The assessee had purchased a property at a cost of Rs.4,00,000 and his explanation was that finance to the extent of Rs.3,20,000 had been obtained by him by way of loan from different persons. One of his creditors was B who had advanced a sum of Rs.80,000. B was summoned and examined by the Assessing Officer but the explanation offered by him was not accepted by the Assessing Officer. The Assessing Officer added the sum of Rs.80,000 to the income of the assessee. The Tribunal found that the assessee had duly established the factum of taking a loan of Rs.80,000 from B. It deleted the sum from the assessment On a reference:
Held, that the appellate authority as well as the second appellate authority were fully entitled to re-appreciate the evidence and either to accept or reject the same. There was no fetter on those authorities in believing the statement and coming to a conclusion contrary to that of the Assessing Officer. In the facts and circumstances of the case, the deletion of Rs.80,000 from the income of the assessee was proper.
JUDGMENT
On an application being filed by the Commissioner of Income-tax, Orissa, under section 256(2) of the Income Tax Act, 1961, this Court had formulated the following question and had called upon the Tribunal to submit a statement of case. The question formulated was:
"Whether, on the facts and in the circumstances of the case, the deletion of Rs.80,000 which was added under section 68 of the Income Tax Act, 1961, was proper?"
Though the order-sheets reveal that the aforesaid question had been formulated by this Court, the statement of case reveals a different picture and in fact two questions had been formulated by the Tribunal. We fail to understand from where the Tribunal has framed the said two questions referred to in the statement of case. In view of the fact that this Court had formulated the question as, stated earlier, we are required to answer the said question alone.
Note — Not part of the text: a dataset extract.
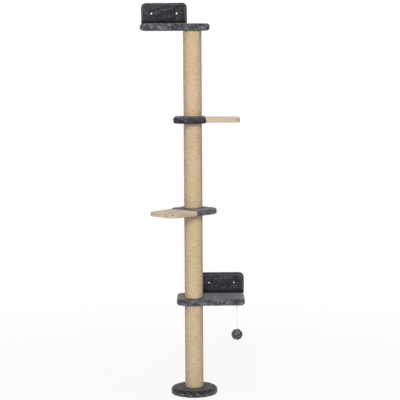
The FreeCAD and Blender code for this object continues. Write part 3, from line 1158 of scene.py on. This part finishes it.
@dataclass
class Studio:
    """The camera, the lamps, the floor and the white surroundings."""

    distance: float = 5.925
    camera_height: float = 1.546
    camera_right: float = 0.0293
    tilt: float = 6.636
    roll: float = -0.33
    lens: float = 123.5
    floor_side: float = 60.0
    surroundings: float = 0.19
    floor_glow: float = 0.88
    floor_colour: Colour = tone(236, 236, 236)
    shadow_span: Span = (0.5, 2.5)
    lamps: tuple[Lamp, ...] = (
        Lamp("key", (-0.3, -5.2, 3.0), 1.6, 212.0),
        Lamp("fill", (0.8, -5.2, 0.9), 2.0, 36.0),
        Lamp("top", (0.2, -0.4, 4.6), 1.8, 55.0),
        Lamp("left_back", (-1.7, 4.6, 2.2), 1.8, 40.0),
        Lamp("right_back", (1.7, 4.6, 2.2), 1.8, 40.0),
    )

    def build(self) -> None:
        """Makes everything that isn't the object."""
        self.camera()
        self.world()
        self.floor()
        for lamp in self.lamps:
            lamp.build()
        bpy.context.scene.view_settings.view_transform = "Standard"
        LOG.info("the studio is set")

    def camera(self) -> None:
        """Places the camera where the photograph was taken from."""
        data = bpy.data.cameras.new("camera")
        data.lens = self.lens
        camera = add_object("camera", data)
        tilt = Matrix.Rotation(QUARTER_TURN - math.radians(self.tilt), 4, "X")
        roll = Matrix.Rotation(math.radians(self.roll), 4, "Z")
        place = Matrix.Translation((self.camera_right, -self.distance, self.camera_height))
        camera.matrix_world = place @ tilt @ roll
        bpy.context.scene.camera = camera

    def world(self) -> None:
        """Makes surroundings that are white where they are seen and soft where they light."""
        world = bpy.data.worlds.new("surroundings")
        bpy.context.scene.world = world
        paint = Paint(world)
        strength = self.surroundings + (1 - self.surroundings) * paint.seen()
        white = (1.0, 1.0, 1.0)
        light = paint.node("ShaderNodeBackground", inputs={"Color": white, "Strength": strength})
        paint.put_out(light, "ShaderNodeOutputWorld")

    def floor(self) -> None:
        """Lays the pale floor, which keeps a soft shadow."""
        half = self.floor_side / 2
        corners = [(-half, -half, 0), (half, -half, 0), (half, half, 0), (-half, half, 0)]
        paint = Paint.named("pale_floor")
        matt = paint.node("ShaderNodeBsdfDiffuse", inputs={"Color": self.floor_colour})
        glow = paint.node("ShaderNodeEmission", inputs={"Color": (1.0, 1.0, 1.0)})
        away = paint.node("ShaderNodeVectorMath", {"operation": "LENGTH"}, {0: paint.place()}, "Value")
        share = self.floor_glow + (1 - self.floor_glow) * paint.ramp(away, self.shadow_span)
        glowing = {0: paint.seen() * share, 1: matt, 2: glow}
        pale = paint.put_out(paint.node("ShaderNodeMixShader", inputs=glowing))
        floor = mesh_object("floor", corners, [(0, 1, 2, 3)], pale)
        floor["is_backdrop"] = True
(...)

The short facts are that the assessee had purchased a property at a cost of Rs.4,00,000 and his explanation was that finance to the extent of Rs.3,20,000 had been taken by him by way of loan from different persons. One of his creditors was one Sri R.K. Bhagania who had advanced a sum of Rs.80,000. The said Sri Bhagania was summoned and examined by the Assessing Officer but the explanation offered by him was not accepted by the Assessing officer on the ground that Shri Bhagania's premises had been searched and it was revealed that he was engaged in hawala transactions. The Assessing Officer, therefore, treated the statement of Sri Bhagania to be unbelievable and, rejecting the same, added the sum of Rs.80,000 to the income of the assessee. The assessee thereafter carried the matter in appeal. The Commissioner of Income-tax (Appeals), however, examined the materials and came to the conclusion that there was no justification on the part of the Income Tax Officer to discard the evidence of Shri Bhagania particularly when he had filed an affidavit that he had advanced a sum of Rs.80,000 to the assessee by way of loan which was also duly disclosed in the accounts of Shri Bhagania relating to the assessment year 1978-79. The appellate authority therefore allowed the appeal and deleted the sum of Rs.80,000 from the income of the assessee. The Department thereafter carried the matter in second appeal before the Tribunal but the Tribunal dismissed the second appeal on the finding that the assessee had duly established the factum of taking a loan of Rs.80,000 from Shri Bhagania. The Department then filed an application under section 256(1) for making a reference to this Court and having failed in its attempt, the Department approached this Court under section 256(2) of the Act and then on the direction of this Court the question of law was formulated and the statement of case has been made.
Under section 68 of the Income Tax Act, if any sum is found credited in the books of an assessee maintained for any previous year, and the assessee offers no explanation about the nature and source thereof or the explanation offered by him is not, in the opinion of the Assessing Officer, satisfactory, then the sum so credited may be charged to income-tax as the income of the assessee of that previous year. The question therefore arises for consideration is whether the appellate authority as well as the Tribunal were justified in believing the statement of Shri Bhagania in view of the affidavit filed by him and deleting the amount of Rs.80,000 from the income of the assessee. The appellate authority as well as the second appellate authority were fully entitled to re-appreciate the evidence and either to accept or reject the same. There was no fetter on those authorities in believing the statement and coming to a conclusion contrary to that of the Assessing Officer. In this view of the matter, we see no infirmity in the conclusion of the appellate authority which has been affirmed by the second appellate authority. We accordingly answer the question posed in favour of the assessee and against the Revenue to the effect that, in the facts and circumstances of the case, the deletion of Rs.80,000 from the income of the assessee was proper. The reference is answered accordingly.
M.B.A./1058/F??????????????????????????????????????????????????????????????????????????????????? Reference answered.